By Mass Communication Specialist 1st Class Tim Miller, Navy Office of Community Outreach
A 2016 McArthur High School graduate and Hollywood, Florida, native is serving in the U.S. Navy aboard the guided-missile destroyer USS Mason.
Navy Seaman Joaquin Gonzalez-Melo is a deck seaman aboard the warship, based in Norfolk, Va. USS Mason is named after Secretary of the Navy John Young Mason and Distinguished Flying Cross Recipient Ensign Newton Henry Mason.
Working as a deck seaman, Gonzalez-Melo is responsible for activities relating to deck and boat seamanship and overseeing maintenance of the ship’s external structure and deck equipment. He also assists with helicopter operations.
“I appreciate interacting with other sailors and working my way up,” Gonzalez-Melo said. “I like the opportunity to use my experiences to teach others.”
Gonzalez-Melo credits success in the Navy to many of the lessons learned in Colombia, where he originally was born.

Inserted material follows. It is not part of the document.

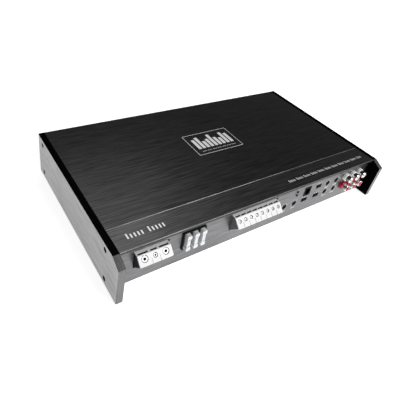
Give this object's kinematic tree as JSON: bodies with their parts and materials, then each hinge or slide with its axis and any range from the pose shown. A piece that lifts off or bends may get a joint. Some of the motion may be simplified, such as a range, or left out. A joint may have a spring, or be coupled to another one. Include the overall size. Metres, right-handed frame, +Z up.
{
  "type": "car amplifier",
  "caption": "Flat car audio amplifier: brushed black heatsink case between end plates, with screw terminals, blade fuses, trim controls and phono sockets along the front.",
  "frame": {"origin": "centre of the rectangle that the case stands on", "axes": "+X along the case, to the right as seen from the connectors; the connectors face -Y; +Z up"},
  "size_m": [0.364, 0.2094, 0.0508],
  "materials": {
    "anodised_aluminium": "black anodised, brushed along its length",
    "panel_aluminium": "dark anodised, brushed",
    "black_steel": "black oxide",
    "bright_steel": "bright zinc",
    "nickel": "nickel plated",
    "white_plastic": "moulded, satin gloss",
    "black_plastic": "moulded, matt",
    "knob_plastic": "moulded, matt",
    "clear_plastic": "clear, slightly milky",
    "fuse_metal": "tinned zinc",
    "jack_white": "moulded",
    "jack_red": "moulded",
    "contact_metal": "gold plated",
    "green_board": "solder mask",
    "ferrite": "sintered",
    "enamelled_copper": "enamelled wire",
    "capacitor_sleeve": "sleeved can",
    "lamp_lens": "smoked, unlit"
  },
  "bodies": {
    "case": {"heatsink_shell": "anodised_aluminium", "bottom_tray": "anodised_aluminium", "front_panel": "panel_aluminium", "end_plate_left": "anodised_aluminium", "end_plate_right": "anodised_aluminium", "end_plate_screws": "black_steel", "circuit_board": "green_board", "control_board": "green_board", "board_standoffs": "bright_steel", "inner_screws": "bright_steel", "toroid_core": "ferrite", "toroid_winding": "enamelled_copper", "filter_capacitors": "capacitor_sleeve", "power_transistors": "black_plastic", "transistor_clamp_bars": "bright_steel", "power_terminal_housing": "white_plastic", "power_terminal_clamps": "nickel", "speaker_terminal_housing": "white_plastic", "speaker_terminal_clamps": "nickel", "fuse_holder": "black_plastic", "fuse_holder_contacts": "contact_metal", "trim_pot_bodies": "black_plastic", "slide_switch_bodies": "black_plastic", "status_leds": "lamp_lens", "remote_jack_housing": "black_plastic", "remote_jack_contacts": "contact_metal", "phono_jack_housing": "black_plastic", "phono_barrels": "nickel", "phono_inserts_white": "jack_white", "phono_inserts_red": "jack_red", "phono_pins": "nickel", "positive_pressure_foot": "nickel", "remote_pressure_foot": "nickel", "negative_pressure_foot": "nickel"},
    "front_gain_knob": {"front_gain_knob": "knob_plastic"},
    "front_crossover_knob": {"front_crossover_knob": "knob_plastic"},
    "rear_gain_knob": {"rear_gain_knob": "knob_plastic"},
    "rear_crossover_knob": {"rear_crossover_knob": "knob_plastic"},
    "rear_highpass_knob": {"rear_highpass_knob": "knob_plastic"},
    "bass_boost_knob": {"bass_boost_knob": "knob_plastic"},
    "front_filter_slider": {"front_filter_slider": "knob_plastic"},
    "rear_filter_slider": {"rear_filter_slider": "knob_plastic"},
    "input_mode_slider": {"input_mode_slider": "knob_plastic"},
    "fuse_1": {"fuse_1_body": "clear_plastic", "fuse_1_blades": "fuse_metal"},
    "fuse_2": {"fuse_2_body": "clear_plastic", "fuse_2_blades": "fuse_metal"},
    "fuse_3": {"fuse_3_body": "clear_plastic", "fuse_3_blades": "fuse_metal"},
    "positive_screw": {"positive_clamp_screw": "nickel"},
    "remote_screw": {"remote_clamp_screw": "nickel"},
    "negative_screw": {"negative_clamp_screw": "nickel"},
    "speaker_1_screw": {"speaker_screw_1": "nickel"},
    "speaker_2_screw": {"speaker_screw_2": "nickel"},
    "speaker_3_screw": {"speaker_screw_3": "nickel"},
    "speaker_4_screw": {"speaker_screw_4": "nickel"},
    "speaker_5_screw": {"speaker_screw_5": "nickel"},
    "speaker_6_screw": {"speaker_screw_6": "nickel"},
    "speaker_7_screw": {"speaker_screw_7": "nickel"},
    "speaker_8_screw": {"speaker_screw_8": "nickel"}
  },
  "joints": [
    {"name": "front_gain_turn", "type": "hinge", "parent": "case", "child": "front_gain_knob", "pos_m": [0.0292, -0.08745, 0.0216], "axis": [0, 1, 0], "range_deg": [-140, 140]},
    {"name": "front_crossover_turn", "type": "hinge", "parent": "case", "child": "front_crossover_knob", "pos_m": [0.0452, -0.08745, 0.0216], "axis": [0, 1, 0], "range_deg": [-140, 140]},
    {"name": "rear_gain_turn", "type": "hinge", "parent": "case", "child": "rear_gain_knob", "pos_m": [0.0986, -0.08745, 0.0216], "axis": [0, 1, 0], "range_deg": [-140, 140]},
    {"name": "rear_crossover_turn", "type": "hinge", "parent": "case", "child": "rear_crossover_knob", "pos_m": [0.1146, -0.08745, 0.0216], "axis": [0, 1, 0], "range_deg": [-140, 140]},
    {"name": "rear_highpass_turn", "type": "hinge", "parent": "case", "child": "rear_highpass_knob", "pos_m": [0.0986, -0.08745, 0.0344], "axis": [0, 1, 0], "range_deg": [-140, 140]},
    {"name": "bass_boost_turn", "type": "hinge", "parent": "case", "child": "bass_boost_knob", "pos_m": [0.1146, -0.08745, 0.0344], "axis": [0, 1, 0], "range_deg": [-140, 140]},
    {"name": "front_filter_slide", "type": "slide", "parent": "case", "child": "front_filter_slider", "axis": [1, 0, 0], "range_m": [-0.002, 0.002]},
    {"name": "rear_filter_slide", "type": "slide", "parent": "case", "child": "rear_filter_slider", "axis": [1, 0, 0], "range_m": [-0.002, 0.002]},
    {"name": "input_mode_slide", "type": "slide", "parent": "case", "child": "input_mode_slider", "axis": [1, 0, 0], "range_m": [-0.002, 0.002]},
    {"name": "fuse_1_pull", "type": "slide", "parent": "case", "child": "fuse_1", "axis": [0, -1, 0], "range_m": [0, 0.018]},
    {"name": "fuse_2_pull", "type": "slide", "parent": "case", "child": "fuse_2", "axis": [0, -1, 0], "range_m": [0, 0.018]},
    {"name": "fuse_3_pull", "type": "slide", "parent": "case", "child": "fuse_3", "axis": [0, -1, 0], "range_m": [0, 0.018]},
    {"name": "positive_screw_turn", "type": "hinge", "parent": "case", "child": "positive_screw", "pos_m": [-0.15255, -0.08945, 0.0298], "axis": [0, 0.7071, -0.7071], "range_deg": [0, 1080]},
    {"name": "remote_screw_turn", "type": "hinge", "parent": "case", "child": "remote_screw", "pos_m": [-0.14195, -0.08945, 0.0298], "axis": [0, 0.7071, -0.7071], "range_deg": [0, 720]},
    {"name": "negative_screw_turn", "type": "hinge", "parent": "case", "child": "negative_screw", "pos_m": [-0.13135, -0.08945, 0.0298], "axis": [0, 0.7071, -0.7071], "range_deg": [0, 1080]},
    {"name": "speaker_screw_1_turn", "type": "hinge", "parent": "case", "child": "speaker_1_screw", "pos_m": [-0.04507, -0.0891, 0.02995], "axis": [0, 0.7071, -0.7071], "range_deg": [0, 1080]},
    {"name": "speaker_screw_2_turn", "type": "hinge", "parent": "case", "child": "speaker_2_screw", "pos_m": [-0.03745, -0.0891, 0.02995], "axis": [0, 0.7071, -0.7071], "range_deg": [0, 1080]},
    {"name": "speaker_screw_3_turn", "type": "hinge", "parent": "case", "child": "speaker_3_screw", "pos_m": [-0.02983, -0.0891, 0.02995], "axis": [0, 0.7071, -0.7071], "range_deg": [0, 1080]},
    {"name": "speaker_screw_4_turn", "type": "hinge", "parent": "case", "child": "speaker_4_screw", "pos_m": [-0.02221, -0.0891, 0.02995], "axis": [0, 0.7071, -0.7071], "range_deg": [0, 1080]},
    {"name": "speaker_screw_5_turn", "type": "hinge", "parent": "case", "child": "speaker_5_screw", "pos_m": [-0.01459, -0.0891, 0.02995], "axis": [0, 0.7071, -0.7071], "range_deg": [0, 1080]},
    {"name": "speaker_screw_6_turn", "type": "hinge", "parent": "case", "child": "speaker_6_screw", "pos_m": [-0.00697, -0.0891, 0.02995], "axis": [0, 0.7071, -0.7071], "range_deg": [0, 1080]},
    {"name": "speaker_screw_7_turn", "type": "hinge", "parent": "case", "child": "speaker_7_screw", "pos_m": [0.00065, -0.0891, 0.02995], "axis": [0, 0.7071, -0.7071], "range_deg": [0, 1080]},
    {"name": "speaker_screw_8_turn", "type": "hinge", "parent": "case", "child": "speaker_8_screw", "pos_m": [0.00827, -0.0891, 0.02995], "axis": [0, 0.7071, -0.7071], "range_deg": [0, 1080]}
  ]
}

“Growing up in Colombia, I didn’t have as much technology as I do now,” Gonzalez-Melo said. “Working hard for what I have, gives me a greater sense of responsibility. I appreciate owning simple items, like a cell phone.”
U.S. Navy sailors, like Gonzalez-Melo, are stationed both stateside and on the high seas aboard surface ships around the world. USS Mason is one of more than 60 ships on the east coast of the United States as part of Naval Surface Forces, U.S. Atlantic Fleet.
U.S. Navy ships are deployed globally, and their presence helps the Navy control the sea. Sea control is vital to project power, secure common areas, deter aggression and assure allies when and where desired.
Due to its extensive combat capability, the Mason is able to fire Tomahawk Cruise Missiles and other weapons as part of sustained combat operations against targets on and below the sea, in addition to hitting targets hundreds of miles over the land.
The ship is equipped with the Aegis Combat System, which integrates the ship’s electronic sensors and weapons systems to defend against anti-ship missile threats. The ship’s air search and fire control radar provides continuous search and tracking hundreds of targets simultaneously.
The crew of more than 300 sailors builds a strong fellowship while working alongside each other. The sailors are highly motivated and quickly adapt to changing conditions as part of a busy life of specialized work, watches, and drills.
“On a destroyer, my department participates in just about every evolution or operation that happens,” Gonzalez-Melo said. “I like the fact that everyone is eager to help out.”
Though there are many ways for sailors to earn distinction in their command, community, and career, Gonzalez-Melo is most proud of receiving Blue Jacket of the Quarter.
“It showed that I’m willing to work hard and be the sailor others can look up to,” Gonzalez-Melo said. “It was also nice to be rewarded for my hard work.”
As a member of one of the U.S. Navy’s most relied upon assets, Gonzalez-Melo and other sailors know they are part of a legacy that will last beyond their lifetimes, one that will provide a critical component of the Navy the nation needs.
“Serving in the Navy means a lot to my family,” Gonzalez-Melo added. “I am the first one to join the military and I want to be a good role model for others back home. It feels good knowing that my work is making a big impact in the world.”